The first television show produced by FX to stream exclusively on Hulu, Devs has also got to be one of the most beautiful productions of 2020, a year decidedly in need of beauty. Ostensibly a sci fi story mixed with techno thriller, Devs quickly reveals itself as a surreal suspense story that would indeed make David Lynch and the Wachowskis proud.
It’s also written and directed by Alex Garland of Ex Machina, Annihilation, and Dredd fame, among others. We really love pretty much everything Garland has ever done, and your home projector likely agrees. Not only can you be sure the visual style of anything he’s involved with will be spectacular, you’re also assured a good story. And if you’re a gamer then the bonus comes in the shape of numerous references to games you’ve probably played, as Garland is a devout gamer himself.
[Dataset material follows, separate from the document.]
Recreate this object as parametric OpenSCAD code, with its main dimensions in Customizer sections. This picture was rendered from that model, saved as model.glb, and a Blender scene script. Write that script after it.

From a cinematography and production standpoint, Devs rivals the biggest movie releases and is a wonder for HDR lovers. Big vistas to urban landscapes and technological wonders brimming with golden shine, Devs has it all and should be enjoyed on a big screen with proper high dynamic range implementation.
The main protagonist in Devs is played by the brilliant Sonoya Mizuno, who previously collaborated with Garland on Ex Machina and Annihilation. Mizuno portrays Lily Chan, a software developer at massive tech corporation Amaya, implied to be a sort of Google and Apple rolled into one. Her boss and founder of the company, Forest, is done by Nick Offerman in a decidedly serious role that’s not typical of him (he’s mostly known as a comedian, chiefly in Parks and Recreation). His name is very apropos, seeing as most of the Amaya compound is surrounded by Californian forest. Being a tech giant, Amaya is naturally located outside San Francisco.
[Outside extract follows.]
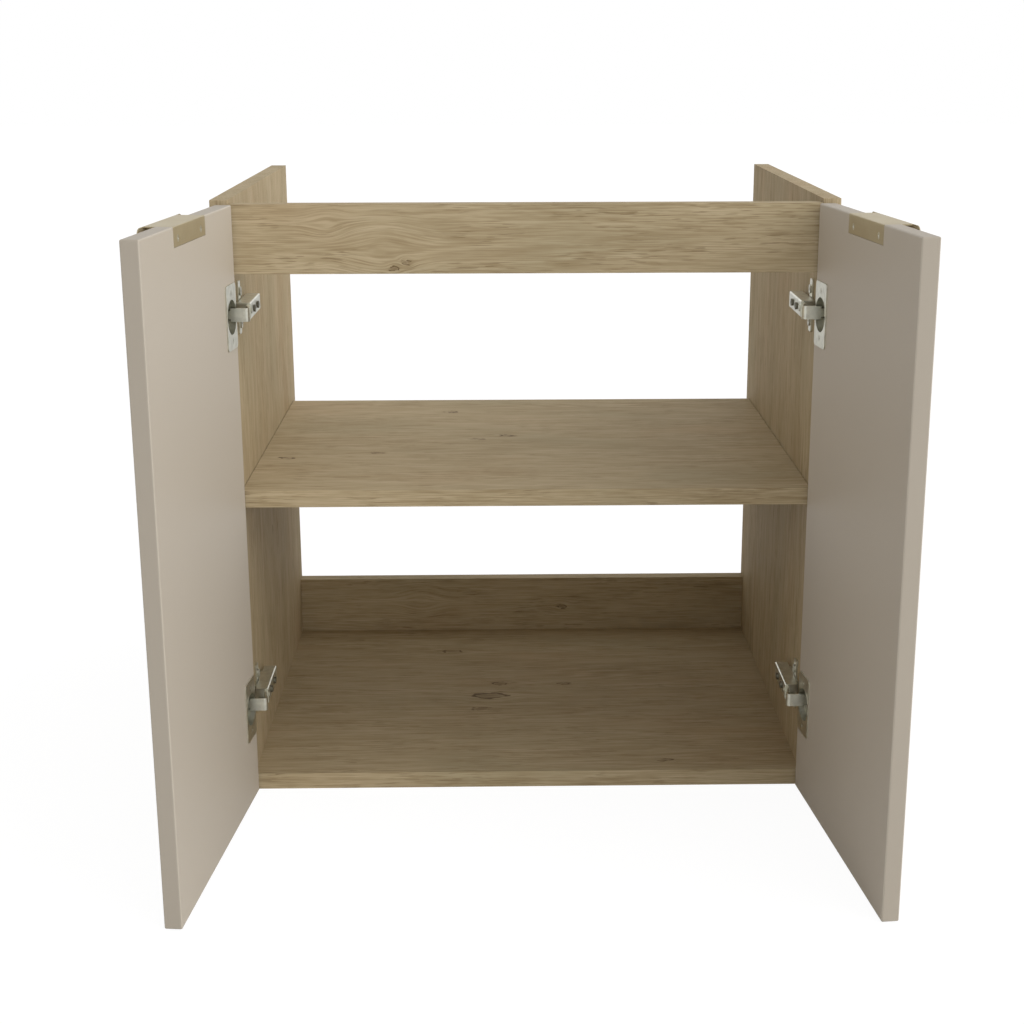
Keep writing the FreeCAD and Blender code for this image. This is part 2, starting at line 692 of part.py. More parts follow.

While working at Amaya seems like a dream job for Lily and her boyfriend (played by Karl Glusman), things rapidly go mysterious when the latter literally disappears in a secluded and highly classified portion of the company’s campus. Lily starts to ask questions, which brings her into conflict with the company’s security chief (a very menacing Zach Grenier) and Forest’s trusted second, Katie, played by the ever-excellent Alison Pill.
While the cast is superb and Garland’s story compelling, what really works is just how believable and realistic Devs feels. Though set nominally in the unspecified future (at least from the perspective of someone watching in 2020), the technology seems familiar, as do the locations and the concept of a technology company so powerful, it can practically shape reality.
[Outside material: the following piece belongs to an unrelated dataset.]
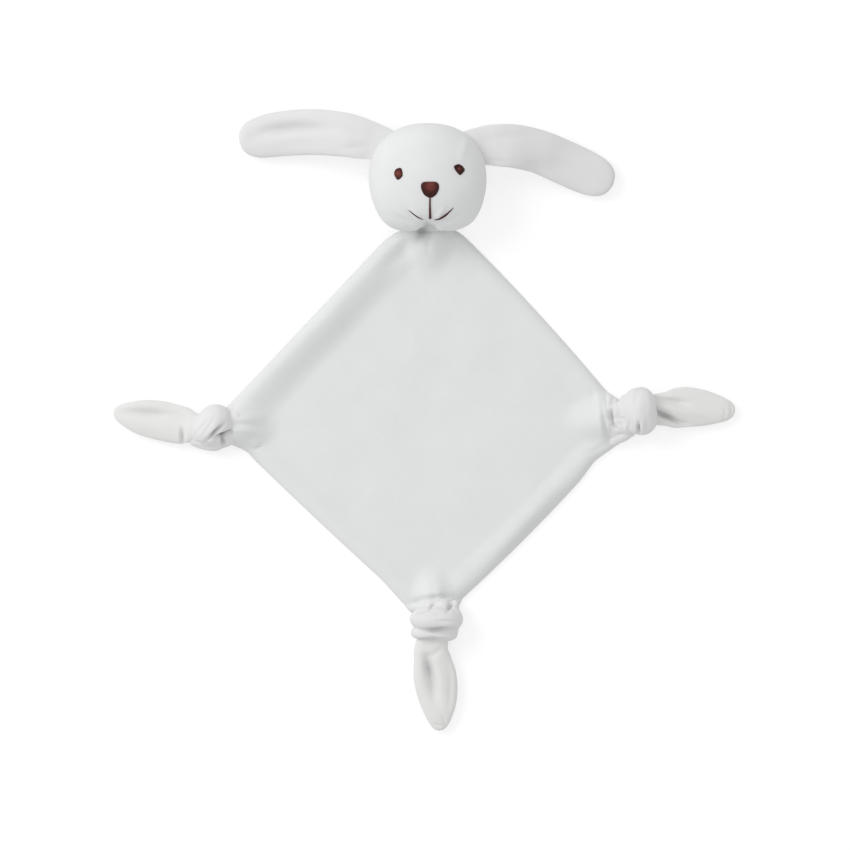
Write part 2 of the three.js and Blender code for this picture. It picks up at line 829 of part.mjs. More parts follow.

But Devs toys with these concepts to the merry tune of nothing being what it seems and everything having a question mark affixed to it. Sonoya Mizuno powers the show by providing an incredible ambassador for the audience. She’s just as lost in the bizarre story as viewers are, the result being that you never feel out of touch even as Devs questions the very nature of the universe.
The amazing visual look of Devs seals the deal. This is par for the course with Alex Garland and his friend and cinematographer Rob Hardy, who previously did the photography for Ex Machina and Annihilation.
Scenes set in San Francisco appear completely normal, even mundane – but hide huge amounts of detail for those who like to pause and observe. We then have the forest segments, often laden with strange and beautiful lighting effects that’ll have you appreciating the contrast ratio and peak brightness of your projector, especially if you can watch Devs in 4K.
But the most awe-inspiring parts occur within the heart of Amaya, where the core development of the plot takes place. Shimmering golden surfaces, outlandish computers with more glitter than Fort Knox, and a mood so pervasive you feel like you’re there. Visually and thematically, Devs transpires in several worlds, and as we said, you should enjoy it on a format that will do this show justice. This isn’t something for the smartphone commute session.
We wholeheartedly recommend Devs. Apt, relevant, and beautiful, it’s the kind of TV show you’ll enjoy and then come back to for more meaning and layers, because it sure has plenty of both.